BRIEF: Copy only this: the line containing "front_base_wall();", the line containing "imported = [obj", and every line between them, exactly as written.

>> BEGIN STORED DATA

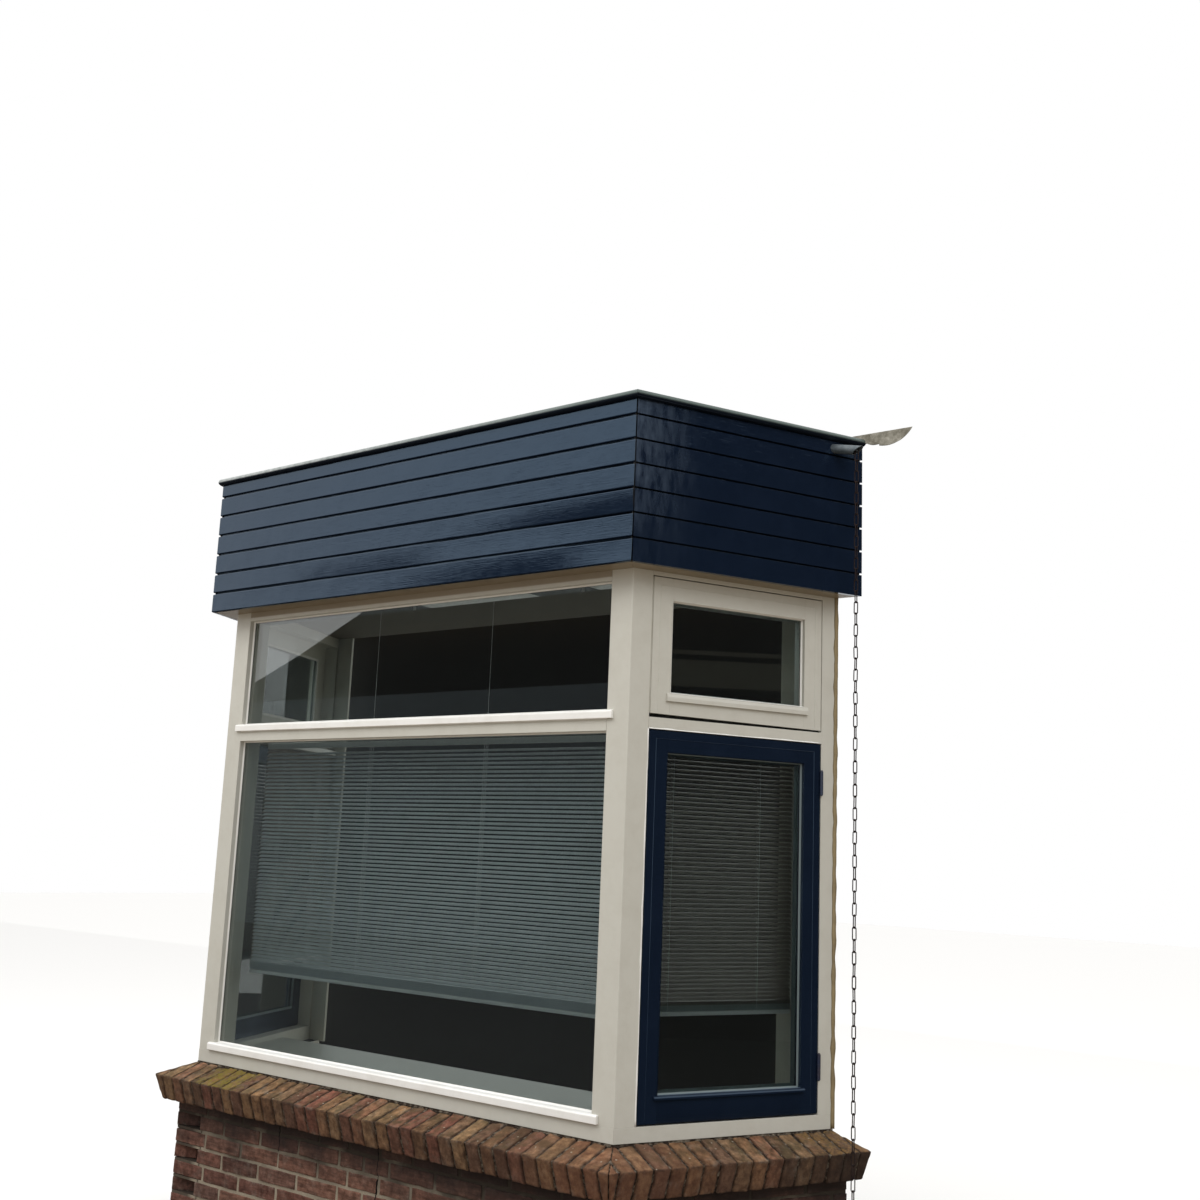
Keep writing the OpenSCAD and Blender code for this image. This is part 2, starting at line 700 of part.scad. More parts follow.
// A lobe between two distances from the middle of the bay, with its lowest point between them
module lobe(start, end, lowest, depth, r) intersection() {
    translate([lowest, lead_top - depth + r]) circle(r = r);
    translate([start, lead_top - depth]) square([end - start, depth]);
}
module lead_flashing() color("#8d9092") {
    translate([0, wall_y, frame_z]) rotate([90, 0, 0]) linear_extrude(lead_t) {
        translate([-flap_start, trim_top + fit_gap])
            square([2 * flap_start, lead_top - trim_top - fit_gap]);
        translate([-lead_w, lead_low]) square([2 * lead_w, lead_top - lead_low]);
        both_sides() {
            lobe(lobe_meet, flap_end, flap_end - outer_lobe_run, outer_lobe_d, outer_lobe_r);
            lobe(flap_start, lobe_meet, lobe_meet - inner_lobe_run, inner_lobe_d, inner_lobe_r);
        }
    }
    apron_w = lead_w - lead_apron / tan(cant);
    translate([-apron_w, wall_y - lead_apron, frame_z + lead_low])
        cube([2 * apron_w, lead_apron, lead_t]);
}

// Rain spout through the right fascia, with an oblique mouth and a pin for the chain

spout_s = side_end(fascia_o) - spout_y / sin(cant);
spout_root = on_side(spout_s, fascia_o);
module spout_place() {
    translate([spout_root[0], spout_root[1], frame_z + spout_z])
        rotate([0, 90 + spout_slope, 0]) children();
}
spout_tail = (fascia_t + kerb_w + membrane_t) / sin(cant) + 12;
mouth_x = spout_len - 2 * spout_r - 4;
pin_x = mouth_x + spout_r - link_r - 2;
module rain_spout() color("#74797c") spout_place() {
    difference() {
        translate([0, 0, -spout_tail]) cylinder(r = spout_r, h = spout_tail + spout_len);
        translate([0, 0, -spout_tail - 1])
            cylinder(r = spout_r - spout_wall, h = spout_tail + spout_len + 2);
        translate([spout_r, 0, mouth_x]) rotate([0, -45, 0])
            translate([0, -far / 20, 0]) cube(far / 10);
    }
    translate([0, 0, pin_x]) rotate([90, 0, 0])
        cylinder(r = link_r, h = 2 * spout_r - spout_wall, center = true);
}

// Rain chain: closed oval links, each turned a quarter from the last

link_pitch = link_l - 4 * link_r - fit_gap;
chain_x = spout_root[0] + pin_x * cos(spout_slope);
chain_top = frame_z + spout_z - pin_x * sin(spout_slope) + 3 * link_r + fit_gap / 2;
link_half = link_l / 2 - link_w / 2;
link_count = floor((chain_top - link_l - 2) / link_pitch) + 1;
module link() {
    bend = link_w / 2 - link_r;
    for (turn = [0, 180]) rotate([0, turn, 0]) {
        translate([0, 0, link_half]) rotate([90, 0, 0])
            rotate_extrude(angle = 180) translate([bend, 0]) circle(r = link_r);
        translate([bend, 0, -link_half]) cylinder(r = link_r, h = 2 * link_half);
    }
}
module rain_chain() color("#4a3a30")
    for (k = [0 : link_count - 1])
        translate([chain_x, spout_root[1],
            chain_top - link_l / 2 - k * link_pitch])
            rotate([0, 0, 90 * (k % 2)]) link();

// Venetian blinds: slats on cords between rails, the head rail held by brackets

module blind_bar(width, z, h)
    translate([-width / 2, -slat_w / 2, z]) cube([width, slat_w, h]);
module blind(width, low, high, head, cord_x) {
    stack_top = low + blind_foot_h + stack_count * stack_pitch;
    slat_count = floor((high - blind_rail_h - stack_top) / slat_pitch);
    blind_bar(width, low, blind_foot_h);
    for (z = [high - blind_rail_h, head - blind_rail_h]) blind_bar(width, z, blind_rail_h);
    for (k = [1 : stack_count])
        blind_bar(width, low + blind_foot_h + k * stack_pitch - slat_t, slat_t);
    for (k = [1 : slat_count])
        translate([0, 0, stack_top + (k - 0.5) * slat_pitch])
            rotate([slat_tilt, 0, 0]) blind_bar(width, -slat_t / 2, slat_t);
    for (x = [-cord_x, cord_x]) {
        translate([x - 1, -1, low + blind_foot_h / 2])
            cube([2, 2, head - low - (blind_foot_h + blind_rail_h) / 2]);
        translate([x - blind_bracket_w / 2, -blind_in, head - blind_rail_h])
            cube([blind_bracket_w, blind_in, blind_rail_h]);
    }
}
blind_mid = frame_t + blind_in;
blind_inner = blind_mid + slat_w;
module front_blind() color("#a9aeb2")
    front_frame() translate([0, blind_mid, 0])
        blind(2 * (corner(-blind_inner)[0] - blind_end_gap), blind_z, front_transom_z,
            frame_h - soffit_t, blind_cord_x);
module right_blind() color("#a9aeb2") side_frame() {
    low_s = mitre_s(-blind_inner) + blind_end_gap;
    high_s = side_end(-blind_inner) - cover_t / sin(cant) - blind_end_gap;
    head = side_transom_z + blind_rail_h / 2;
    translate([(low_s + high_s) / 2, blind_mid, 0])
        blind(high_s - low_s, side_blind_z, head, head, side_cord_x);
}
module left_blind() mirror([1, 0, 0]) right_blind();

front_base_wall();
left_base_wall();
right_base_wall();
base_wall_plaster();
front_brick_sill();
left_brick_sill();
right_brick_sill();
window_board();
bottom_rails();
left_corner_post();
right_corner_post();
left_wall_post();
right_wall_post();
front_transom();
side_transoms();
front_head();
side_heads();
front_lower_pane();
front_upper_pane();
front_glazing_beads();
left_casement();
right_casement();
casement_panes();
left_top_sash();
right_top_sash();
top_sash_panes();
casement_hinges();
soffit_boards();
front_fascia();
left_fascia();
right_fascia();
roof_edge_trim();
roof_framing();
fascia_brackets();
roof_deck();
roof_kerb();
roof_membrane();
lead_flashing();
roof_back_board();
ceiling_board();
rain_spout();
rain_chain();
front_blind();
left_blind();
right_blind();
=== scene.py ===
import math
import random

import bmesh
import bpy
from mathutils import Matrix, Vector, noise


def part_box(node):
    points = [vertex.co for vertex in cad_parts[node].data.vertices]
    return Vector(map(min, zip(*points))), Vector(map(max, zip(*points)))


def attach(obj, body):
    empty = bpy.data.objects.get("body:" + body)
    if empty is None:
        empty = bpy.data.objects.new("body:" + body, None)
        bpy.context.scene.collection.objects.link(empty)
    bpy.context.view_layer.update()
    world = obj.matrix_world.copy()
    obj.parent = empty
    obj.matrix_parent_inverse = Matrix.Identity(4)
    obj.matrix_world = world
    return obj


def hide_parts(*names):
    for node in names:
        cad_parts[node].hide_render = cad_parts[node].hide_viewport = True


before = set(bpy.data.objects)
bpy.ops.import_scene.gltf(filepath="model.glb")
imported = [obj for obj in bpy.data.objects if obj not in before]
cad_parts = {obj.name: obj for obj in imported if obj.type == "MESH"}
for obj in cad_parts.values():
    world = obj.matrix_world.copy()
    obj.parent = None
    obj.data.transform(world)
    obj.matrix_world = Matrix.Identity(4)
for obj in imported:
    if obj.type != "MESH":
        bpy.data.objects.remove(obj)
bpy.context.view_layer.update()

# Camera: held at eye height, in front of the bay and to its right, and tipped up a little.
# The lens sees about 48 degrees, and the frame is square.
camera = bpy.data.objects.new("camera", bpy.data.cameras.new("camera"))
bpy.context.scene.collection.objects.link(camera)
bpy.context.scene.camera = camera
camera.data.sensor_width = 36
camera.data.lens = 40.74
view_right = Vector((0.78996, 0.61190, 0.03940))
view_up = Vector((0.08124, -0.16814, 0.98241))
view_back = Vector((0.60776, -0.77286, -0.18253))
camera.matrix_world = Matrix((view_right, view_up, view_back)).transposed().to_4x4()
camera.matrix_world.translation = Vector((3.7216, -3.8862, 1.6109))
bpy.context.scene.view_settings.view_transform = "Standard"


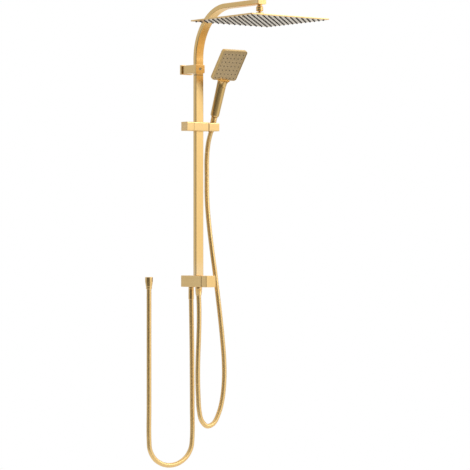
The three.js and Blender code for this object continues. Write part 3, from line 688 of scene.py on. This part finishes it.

>> END STORED DATA

FULL ANSWER:
front_base_wall();
left_base_wall();
right_base_wall();
base_wall_plaster();
front_brick_sill();
left_brick_sill();
right_brick_sill();
window_board();
bottom_rails();
left_corner_post();
right_corner_post();
left_wall_post();
right_wall_post();
front_transom();
side_transoms();
front_head();
side_heads();
front_lower_pane();
front_upper_pane();
front_glazing_beads();
left_casement();
right_casement();
casement_panes();
left_top_sash();
right_top_sash();
top_sash_panes();
casement_hinges();
soffit_boards();
front_fascia();
left_fascia();
right_fascia();
roof_edge_trim();
roof_framing();
fascia_brackets();
roof_deck();
roof_kerb();
roof_membrane();
lead_flashing();
roof_back_board();
ceiling_board();
rain_spout();
rain_chain();
front_blind();
left_blind();
right_blind();
=== scene.py ===
import math
import random

import bmesh
import bpy
from mathutils import Matrix, Vector, noise


def part_box(node):
    points = [vertex.co for vertex in cad_parts[node].data.vertices]
    return Vector(map(min, zip(*points))), Vector(map(max, zip(*points)))


def attach(obj, body):
    empty = bpy.data.objects.get("body:" + body)
    if empty is None:
        empty = bpy.data.objects.new("body:" + body, None)
        bpy.context.scene.collection.objects.link(empty)
    bpy.context.view_layer.update()
    world = obj.matrix_world.copy()
    obj.parent = empty
    obj.matrix_parent_inverse = Matrix.Identity(4)
    obj.matrix_world = world
    return obj


def hide_parts(*names):
    for node in names:
        cad_parts[node].hide_render = cad_parts[node].hide_viewport = True


before = set(bpy.data.objects)
bpy.ops.import_scene.gltf(filepath="model.glb")
imported = [obj for obj in bpy.data.objects if obj not in before]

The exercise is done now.